▶ [MATERIAL PROVIDED]
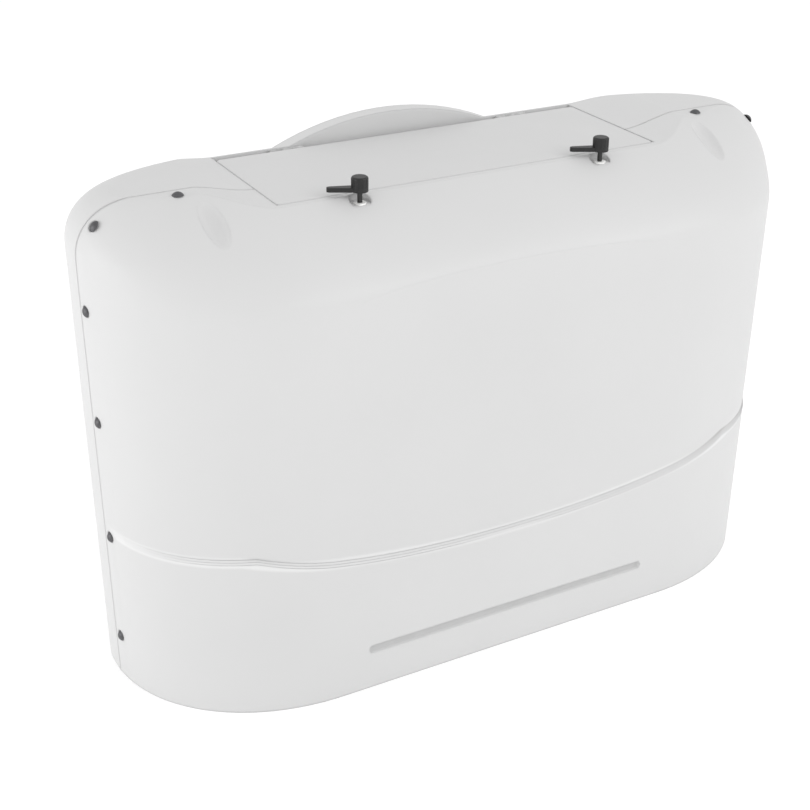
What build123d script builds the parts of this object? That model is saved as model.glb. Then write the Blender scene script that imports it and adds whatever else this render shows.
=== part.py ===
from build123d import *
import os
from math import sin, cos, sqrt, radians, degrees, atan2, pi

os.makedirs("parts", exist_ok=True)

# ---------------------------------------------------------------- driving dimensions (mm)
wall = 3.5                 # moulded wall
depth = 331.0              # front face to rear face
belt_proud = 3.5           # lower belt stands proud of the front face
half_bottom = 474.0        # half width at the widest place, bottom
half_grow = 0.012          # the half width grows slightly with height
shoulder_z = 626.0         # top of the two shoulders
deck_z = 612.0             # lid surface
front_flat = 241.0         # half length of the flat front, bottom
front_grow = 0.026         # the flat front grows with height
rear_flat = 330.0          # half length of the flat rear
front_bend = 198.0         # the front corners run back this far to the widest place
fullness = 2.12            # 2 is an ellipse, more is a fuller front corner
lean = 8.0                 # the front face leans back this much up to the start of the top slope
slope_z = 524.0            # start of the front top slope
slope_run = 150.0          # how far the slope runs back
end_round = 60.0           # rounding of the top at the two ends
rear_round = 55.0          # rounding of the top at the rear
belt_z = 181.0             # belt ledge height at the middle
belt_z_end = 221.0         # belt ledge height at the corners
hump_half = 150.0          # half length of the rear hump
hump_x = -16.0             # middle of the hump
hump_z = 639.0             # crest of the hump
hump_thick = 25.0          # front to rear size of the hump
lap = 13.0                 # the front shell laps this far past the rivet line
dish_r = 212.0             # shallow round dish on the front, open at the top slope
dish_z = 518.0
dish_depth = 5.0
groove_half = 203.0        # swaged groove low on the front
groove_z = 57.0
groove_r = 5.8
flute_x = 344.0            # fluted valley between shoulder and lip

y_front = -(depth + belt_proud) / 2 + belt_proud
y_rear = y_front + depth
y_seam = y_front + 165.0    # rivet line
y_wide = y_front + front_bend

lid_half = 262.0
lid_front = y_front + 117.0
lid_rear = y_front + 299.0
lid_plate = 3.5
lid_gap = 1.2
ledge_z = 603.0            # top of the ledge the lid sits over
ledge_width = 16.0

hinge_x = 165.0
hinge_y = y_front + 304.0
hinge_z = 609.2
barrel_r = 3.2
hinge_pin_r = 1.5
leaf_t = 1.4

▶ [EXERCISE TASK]
Identify and copy lines that hold the string "parts".

▶ [TASK RESULT]
What build123d script builds the parts of this object? That model is saved as model.glb. Then write the Blender scene script that imports it and adds whatever else this render shows.
os.makedirs("parts", exist_ok=True)